Falun Gong survives after 17 years of persecution.
By: Roshni Kapur
The crackdown on Falun Gong occurred long back. Seventeen years later, the persecution still continues.
It is estimated that as many as 1.5 million followers have been killed since 2000. Many practitioners have been imprisoned over the years and became prisoners of conscience.
Falun Gong, or Falun Dafa, a Chinese meditation practice proliferated across China during the 1990s. Its practitioners regard it as a peaceful spiritual discipline with three core tenets on Truthfulness, Compassion and Tolerance in the tradition of Buddhism. Before 1999, the practice was readily accepted by people and state institutions for bettering society and public health.
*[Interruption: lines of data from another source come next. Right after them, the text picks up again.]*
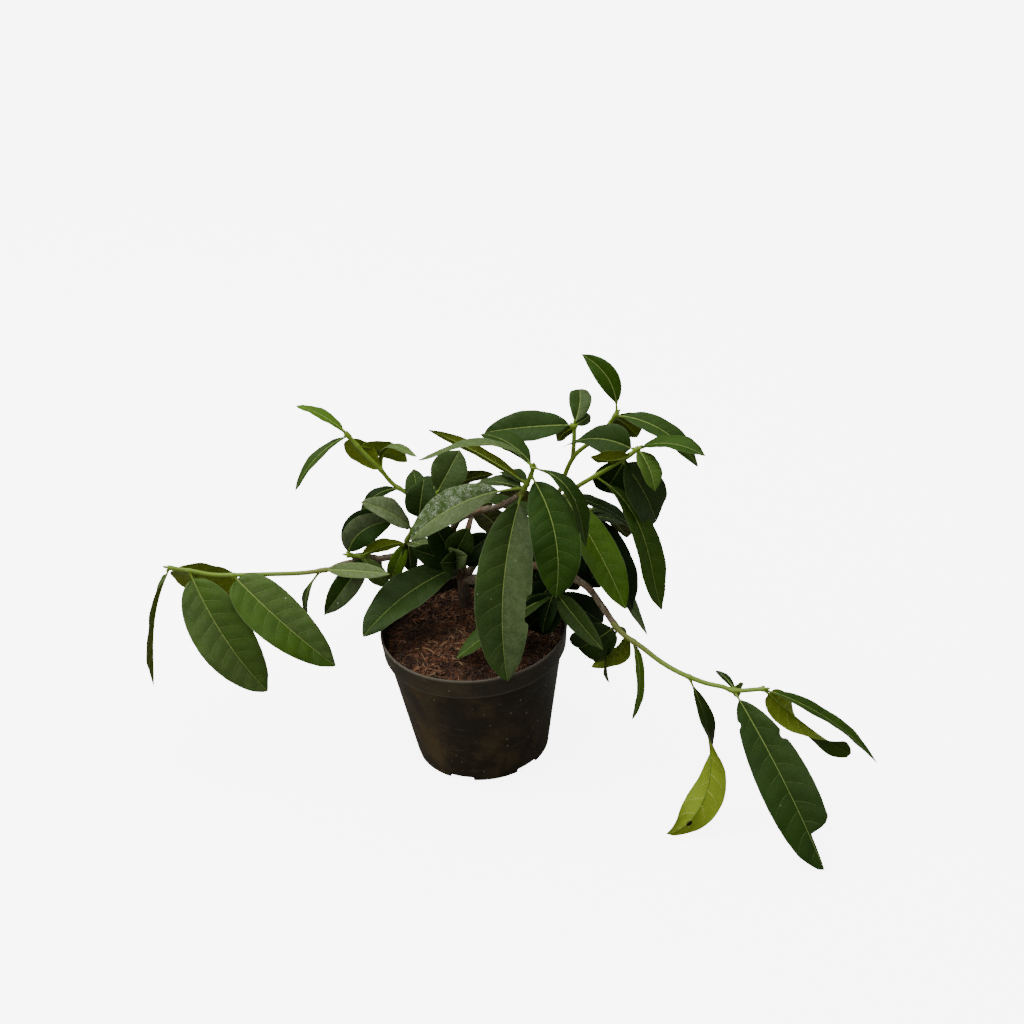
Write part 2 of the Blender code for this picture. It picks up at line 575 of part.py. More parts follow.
def make_pot(collection, cutters):
    """A tapered pot: a band under its rim, a notched foot ring, a middle pad and drain holes."""
    band_foot = POT_HEIGHT - BAND_HEIGHT
    floor = FOOT_LIFT + WALL
    inner_foot = FOOT_RADIUS - FOOT_WIDTH
    lip = WALL / 2
    profile = [
        (0.0, WALL),
        (PAD_RADIUS - lip, WALL),
        (PAD_RADIUS, floor),
        (outer_radius(floor) - WALL, floor),
        (outer_radius(band_foot) - WALL, band_foot),
        (RIM_RADIUS - BAND_TAPER - WALL, band_foot + WALL),
        (RIM_RADIUS - WALL, POT_HEIGHT - lip),
        (RIM_RADIUS - WALL + lip / 2, POT_HEIGHT),
        (RIM_RADIUS, POT_HEIGHT),
        (RIM_RADIUS + lip / 2, POT_HEIGHT - lip),
        (RIM_RADIUS + lip / 2, POT_HEIGHT - 3 * lip),
        (RIM_RADIUS, POT_HEIGHT - 4 * lip),
        (RIM_RADIUS - BAND_TAPER, band_foot),
        (outer_radius(band_foot), band_foot - lip),
        (outer_radius(FOOT_LIFT), FOOT_LIFT),
        (FOOT_RADIUS, 0.0),
        (inner_foot, 0.0),
        (inner_foot - lip, FOOT_LIFT),
        (PAD_RADIUS + lip, FOOT_LIFT),
        (PAD_RADIUS, 0.0),
        (0.0, 0.0),
    ]
    pot = turned("pot", profile, POT_SIDES, collection)
    for index in range(FOOT_NOTCHES):
        turn = Matrix.Rotation(math.tau * index / FOOT_NOTCHES + FOOT_NOTCH_TURN, 4, "Z")
        size = (2 * FOOT_WIDTH, FOOT_NOTCH_WIDTH, 2 * FOOT_NOTCH_HEIGHT)
        notch = box_cutter("foot_notch", size, cutters)
        notch.matrix_world = turn @ Matrix.Translation((FOOT_RADIUS - FOOT_WIDTH / 2, 0, 0))
        bpy.context.view_layer.update()
        boolean(pot, "DIFFERENCE", notch)
    for index in range(DRAIN_HOLES):
        turn = Matrix.Rotation(math.tau * (index + 0.5) / DRAIN_HOLES, 4, "Z")
        hole = rod_cutter("drain_hole", DRAIN_HOLE_RADIUS, 4 * FOOT_LIFT, DRAIN_HOLE_SIDES, cutters)
        hole.matrix_world = turn @ Matrix.Translation((DRAIN_CIRCLE, 0, FOOT_LIFT))
        bpy.context.view_layer.update()
        boolean(pot, "DIFFERENCE", hole)
    return pot


def make_soil(collection, cutters):
    """The root ball: it fills the pot, its top is uneven, and it has a plain hole for the trunk."""
    band_foot = POT_HEIGHT - BAND_HEIGHT
    clear = WALL + GAP
    edge = RIM_RADIUS - BAND_TAPER - clear
    profile = [(edge * step / SOIL_RINGS, SOIL_LEVEL) for step in range(SOIL_RINGS + 1)]
    profile += [
        (edge, band_foot + clear),
        (outer_radius(band_foot) - clear, band_foot),
        (outer_radius(FOOT_LIFT + clear) - clear, FOOT_LIFT + clear),
        (PAD_RADIUS - clear, FOOT_LIFT + clear),
        (PAD_RADIUS - clear, clear),
        (0.0, clear),
    ]
    soil = turned("soil", profile, SOIL_SIDES, collection)
    for vertex in soil.data.vertices:
        if vertex.co.z > SOIL_LEVEL - GAP:
            reach = Vector((vertex.co.x, vertex.co.y)).length / edge
            lump = noise.noise(vertex.co * SOIL_LUMPS)
            vertex.co.z += SOIL_RELIEF * lump - SOIL_RELIEF * reach ** 2
    hole = rod_cutter("trunk_hole", TRUNK_HOLE, 2 * TRUNK_SINK, TRUNK_HOLE_SIDES, cutters)
    hole.location = (TRUNK[0][0], TRUNK[0][1], SOIL_LEVEL - GAP)
    bpy.context.view_layer.update()
    boolean(soil, "DIFFERENCE", hole)
    return soil


def finish(item, material):
    item.data.materials.clear()
    item.data.materials.append(material)
    item.data.shade_smooth()
    item.data.set_sharp_from_angle(angle=SMOOTH_ANGLE)


def main():
    clear_scene()
    parts = new_collection("potted_cherry_laurel")
    cutters = new_collection("cutters")
    finish(make_pot(parts, cutters), new_material("pot_plastic", (0.030, 0.026, 0.022), 0.55))
    finish(make_soil(parts, cutters), new_material("soil_fibre", (0.090, 0.036, 0.018), 0.95))
    finish(make_wood(parts), new_material("bark", (0.105, 0.075, 0.045), 0.85))
    for name, shoot in SHOOTS.items():
        leaves = new_material(name + "_leaves", shoot.colour, 0.42)
        finish(make_shoot(name, shoot, parts), leaves)
    bpy.data.collections.remove(cutters)


if __name__ == "__main__":
    main()
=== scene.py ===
# %% [markdown]
# A young cherry laurel in a black nursery pot, dressed for a close look. The packed model gives
# the place and size of every piece. This lesson makes each one again, finer, and gives it its finish.
# It goes from the camera and the light to the pot, the compost in it, the wood, and then the twelve
# leafy shoots. Each finish comes just before the piece that wears it.

# %% The packed model
import math
import random
from collections import namedtuple

import bmesh
import bpy
import numpy as np
from mathutils import Matrix, Vector, noise


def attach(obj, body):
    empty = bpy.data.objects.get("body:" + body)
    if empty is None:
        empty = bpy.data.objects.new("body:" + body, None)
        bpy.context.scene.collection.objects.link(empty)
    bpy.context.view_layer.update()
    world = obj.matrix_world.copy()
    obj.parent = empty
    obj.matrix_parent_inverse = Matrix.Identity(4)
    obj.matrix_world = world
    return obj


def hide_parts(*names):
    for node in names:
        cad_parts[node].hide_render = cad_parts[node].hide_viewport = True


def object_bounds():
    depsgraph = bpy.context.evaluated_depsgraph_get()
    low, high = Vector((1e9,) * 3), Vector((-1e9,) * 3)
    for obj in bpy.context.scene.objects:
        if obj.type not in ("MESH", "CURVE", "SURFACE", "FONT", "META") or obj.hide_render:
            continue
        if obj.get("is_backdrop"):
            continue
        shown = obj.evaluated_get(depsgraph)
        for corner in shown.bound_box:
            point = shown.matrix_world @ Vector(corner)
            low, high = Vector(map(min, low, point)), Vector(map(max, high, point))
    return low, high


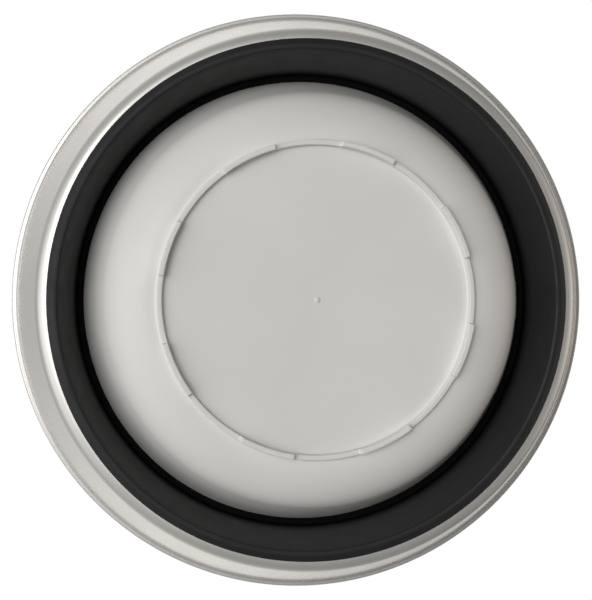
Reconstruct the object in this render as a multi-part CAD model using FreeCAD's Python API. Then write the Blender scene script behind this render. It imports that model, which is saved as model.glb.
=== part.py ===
import FreeCAD, Part
import math
import os

from FreeCAD import Placement, Rotation, Vector

# A folding mini washer, standing on its feet with its wall folded down. Millimetres.
# Origin: centre of the circle of feet, on the surface it stands on. +Z is up, and the
# button side is -Y.

os.makedirs("parts", exist_ok=True)

# ---------------------------------------------------------------- driving dimensions

# base bowl
base_top_radius = 113.5        # outside of the bowl at its top edge
base_top_z = 58.0              # height of that edge
base_draft = 16.7              # lean of the bowl's side, degrees
base_corner_radius = 25.0      # large outside rounding between side and bottom
shell_wall = 2.6

# feet: a thin ring under the bowl that carries short taller arcs
foot_height = 3.0
foot_ring_height = 3.0
foot_ring_radius = 77.2
foot_ring_wall = 2.6
foot_count = 8
foot_span = 20.5               # degrees
foot_first_angle = 19.0        # degrees
gate_mark_radius = 1.5

# folding silicone wall
silicone_wall = 1.8
bead_height = 2.0
bead_overhang = 3.5            # how far the bead stands outside the bowl's edge
fold_flare = 5.8               # how far the folded wall leans out on its way down
crest_z = 24.0                 # lowest line of the folded wall
band_width = 4.8               # flat band between the crest and the rim
band_rise = 1.6
sliding_gap = 0.4              # between moving rings

# rim
rim_over_crest = 2.0           # rim's lower edge above the fold's lowest line
rim_over_base = 4.6            # underside of the lip above the bowl's edge
rim_wall = 2.4
rim_flare = 17.2
rim_shoulder = 3.8
lip_width = 2.4
lip_height = 2.4
collar_height = 7.0
lip_round = 0.9

# lid
lid_skirt_gap = 0.3
lid_skirt_wall = 2.0
lid_lift_gap = 1.2             # finger gap between skirt and lip
lid_rise = 4.0                 # from the frame's outer to its inner edge
lid_plate = 2.4
lid_ring_width = 36.0          # white ring around the window
gasket_height = 1.5
window_thickness = 2.2
window_crown = 1.1
window_flange = 6.0
knob_height = 15.0
knob_radius = 16.0
knob_waist_radius = 12.0
lid_lift = 60.0                # how far the lid is lifted off

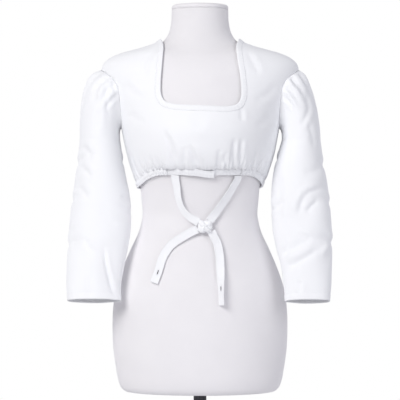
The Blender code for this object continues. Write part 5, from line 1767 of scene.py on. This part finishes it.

But under the helm of Jiang Zemin, the Chinese Communist Party (CPC) banned Falun Gong in 1999. The government launched a campaign of persecution that spawned massive human rights violations and accounted deaths.
A range of reports from people inside China show that over 930 Falun Gong practitioners are incarcerated after farce trials since January 2015 alone. Tens of thousands more practitioners are confined in detention centers, “black jails,” or stay in isolation to avoid illegal abduction by Chinese officials. Others were dismissed from their work, thrown into labour camps and forced into homelessness.
According to human rights group Amnesty International (AI), torture is widespread as these illegal officials are compelling Falun Gong practitioners to relinquish their faith.
The Chinese government has been on the defensive on accusations of persecuting the belief’s followers. They deny the allegations but have overtly opposed the movement.
A recent investigative report unveiled that Chinese doctors are carrying out tens of thousands of organ transplant surgeries each year. A majority of those organs come from Falun Gong practitioners who are illegally detained or even murdered to harvest their organs for a growing medical tourism industry.
Hundreds of lawyers have represented Falun Gong practitioners in court and challenge the legality of their treatment. Members of civil society have stood up by signing petitions to push for the release of Falun Gong practitioners. Even the police in some provinces refuse to arrest Falun Gong followers, according to sources report by Freedom House.
Despite persecution, tens of millions of people in China still practice Falun Gong usually in their private spheres. Estimates suggested there were up to 100 million practitioners of Falun Gong prior to 1999. The exact number of Falun Gong practitioners is vague since there isn’t a membership register.
Ryan Manuel, a strategic research fellow at the Australian Centre for China in the World at the Australian National University (ANU) said it is impossible to know the precise number of followers of Falun Gong.
“They claim an enormous amount of members, but it’s a secret. You have to practise in secret within China,” he was quoted in an online article on ABC.
“They’re a banned organisation, but a banned organisation that often publicly rally and protest.”
Practitioners like Wei insist that Falun Gong is a spiritual meditation practice and not a religion.
“Although people might look at Falun Gong this way, we don’t think this way because we consider it as a lifestyle. It’s our daily life,” said Wei.
In 2014, a demonstration was held in Canberra, Australia by protesters during Xi Jinping’s visit to (the) Parliament House. They wanted to draw attention to the treatment of Falun Gong practitioners in China.
Holly Wei, a Falun Gong practitioner, participated in the demonstration. “We just want our voice to be heard, our message to be sent across to him,” Wei was quoted in an online article on ABC.
“Falun Gong is a spiritual meditation practice based on the guiding principles of truth, compassion and forbearance which are universal values,” she added.
The protestors deliberately went to the streets when Jinping was in Australia for a state visit.
“We just want him [Xi Jingping] to see the message … that is to help stop the persecution in China. We know he is not responsible for this, but we would like him to help end this persecution against humanity,” she said.
Falun Gong has spread its wings to many corners of the world.
Last month, hundreds of police officers congregated in Mexico City to practice Falun Gong as a means of quelling violence. Over 600 members of the School’s Security Units participated in the training session for an hour for an unprecedented time.
Laura Martínez Coca, a police officer in charge of training said that the meditation had made the officers more relaxed and patient for the remaining part of the day. Policeman Adrián García said that she felt lighter, “as if something had gone.”
Despite 17 years of oppression, Falun Gong’s grassroots outreach efforts are still bearing fruit. Its followers are continuing to spread the practice and are growing in numbers. The members are taking steps peacefully to defy the government’s persecutory policies and promote the traditional values of Truthfulness, Compassion and Tolerance.